▸ Written request:
Please say how many lines of the listing hold "from", with no other words in the answer.

▸ Data block:
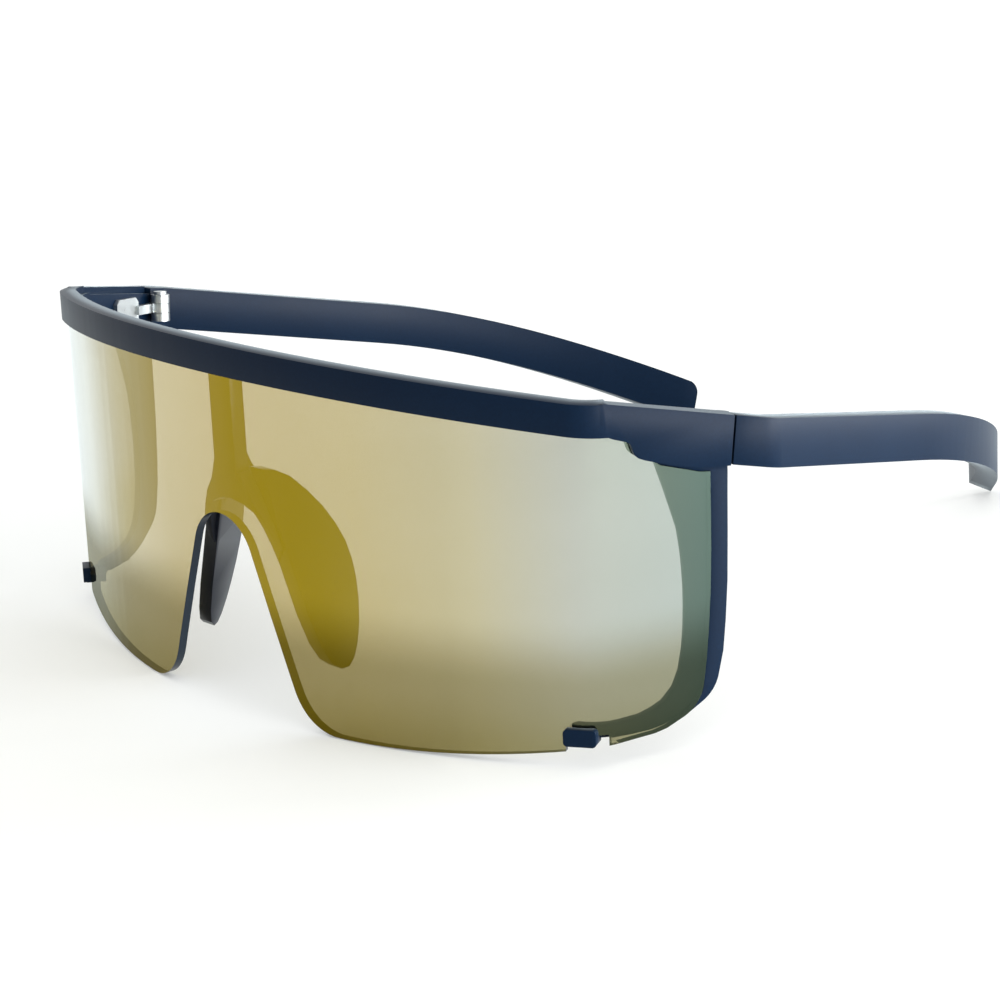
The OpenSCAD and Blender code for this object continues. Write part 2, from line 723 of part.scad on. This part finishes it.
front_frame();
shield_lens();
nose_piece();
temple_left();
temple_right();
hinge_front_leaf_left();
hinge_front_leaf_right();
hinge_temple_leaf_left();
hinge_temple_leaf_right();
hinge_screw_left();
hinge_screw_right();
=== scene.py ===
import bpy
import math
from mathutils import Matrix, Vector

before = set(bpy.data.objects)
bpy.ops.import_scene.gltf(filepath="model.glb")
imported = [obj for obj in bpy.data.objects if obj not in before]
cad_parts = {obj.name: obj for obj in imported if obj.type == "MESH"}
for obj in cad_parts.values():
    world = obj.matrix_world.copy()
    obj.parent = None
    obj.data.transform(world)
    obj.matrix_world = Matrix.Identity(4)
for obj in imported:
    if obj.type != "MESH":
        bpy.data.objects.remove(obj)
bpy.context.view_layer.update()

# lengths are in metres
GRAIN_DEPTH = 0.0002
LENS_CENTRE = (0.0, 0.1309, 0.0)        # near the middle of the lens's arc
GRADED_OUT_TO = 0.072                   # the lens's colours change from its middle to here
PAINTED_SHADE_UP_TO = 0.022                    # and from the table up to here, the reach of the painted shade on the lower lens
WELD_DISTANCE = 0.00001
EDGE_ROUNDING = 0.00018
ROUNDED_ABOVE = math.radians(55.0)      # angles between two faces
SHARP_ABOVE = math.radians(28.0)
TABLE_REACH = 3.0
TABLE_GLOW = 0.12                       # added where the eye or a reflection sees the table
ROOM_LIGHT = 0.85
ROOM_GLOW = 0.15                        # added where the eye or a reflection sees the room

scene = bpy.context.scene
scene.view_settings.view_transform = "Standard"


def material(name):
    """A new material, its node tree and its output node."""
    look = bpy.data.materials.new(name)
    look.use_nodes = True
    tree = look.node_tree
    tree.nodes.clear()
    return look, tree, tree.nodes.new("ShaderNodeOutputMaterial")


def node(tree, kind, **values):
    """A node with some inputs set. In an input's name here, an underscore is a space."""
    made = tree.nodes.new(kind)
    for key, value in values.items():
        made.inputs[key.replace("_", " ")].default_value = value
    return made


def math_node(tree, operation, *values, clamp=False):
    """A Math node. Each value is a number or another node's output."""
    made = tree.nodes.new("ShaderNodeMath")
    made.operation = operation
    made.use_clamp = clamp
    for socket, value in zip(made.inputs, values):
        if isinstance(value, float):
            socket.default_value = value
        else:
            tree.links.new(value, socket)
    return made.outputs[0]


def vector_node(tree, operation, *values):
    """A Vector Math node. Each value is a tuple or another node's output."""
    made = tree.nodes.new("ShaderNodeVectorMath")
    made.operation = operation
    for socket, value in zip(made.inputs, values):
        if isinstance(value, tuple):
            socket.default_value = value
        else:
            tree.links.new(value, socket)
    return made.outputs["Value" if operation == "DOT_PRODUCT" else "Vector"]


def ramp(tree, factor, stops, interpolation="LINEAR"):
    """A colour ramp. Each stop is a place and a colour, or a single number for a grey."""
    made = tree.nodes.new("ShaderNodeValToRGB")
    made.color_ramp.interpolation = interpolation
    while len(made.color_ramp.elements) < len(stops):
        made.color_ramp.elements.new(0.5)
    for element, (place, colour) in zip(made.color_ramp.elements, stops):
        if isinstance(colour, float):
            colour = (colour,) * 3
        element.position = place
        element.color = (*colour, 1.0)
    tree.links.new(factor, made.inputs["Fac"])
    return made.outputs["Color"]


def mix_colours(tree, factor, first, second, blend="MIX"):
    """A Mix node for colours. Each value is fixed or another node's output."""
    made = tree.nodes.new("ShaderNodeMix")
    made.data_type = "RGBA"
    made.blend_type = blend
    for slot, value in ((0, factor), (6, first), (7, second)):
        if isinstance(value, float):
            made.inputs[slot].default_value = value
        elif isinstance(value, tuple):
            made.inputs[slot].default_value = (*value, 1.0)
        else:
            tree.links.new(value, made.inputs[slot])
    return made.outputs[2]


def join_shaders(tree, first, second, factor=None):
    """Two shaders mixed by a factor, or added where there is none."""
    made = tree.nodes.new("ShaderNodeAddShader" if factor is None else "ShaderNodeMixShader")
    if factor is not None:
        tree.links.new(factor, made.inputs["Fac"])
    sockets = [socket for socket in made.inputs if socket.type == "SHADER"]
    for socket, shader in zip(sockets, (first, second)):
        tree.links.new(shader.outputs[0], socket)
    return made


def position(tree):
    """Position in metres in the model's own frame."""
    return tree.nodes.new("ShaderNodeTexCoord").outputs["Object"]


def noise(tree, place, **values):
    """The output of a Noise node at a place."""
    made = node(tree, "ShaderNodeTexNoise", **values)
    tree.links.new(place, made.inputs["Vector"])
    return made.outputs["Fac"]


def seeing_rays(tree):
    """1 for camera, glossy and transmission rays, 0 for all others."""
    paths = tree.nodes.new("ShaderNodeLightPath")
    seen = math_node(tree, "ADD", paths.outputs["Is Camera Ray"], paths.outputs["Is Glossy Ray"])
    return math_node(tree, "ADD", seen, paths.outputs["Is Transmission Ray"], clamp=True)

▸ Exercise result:
4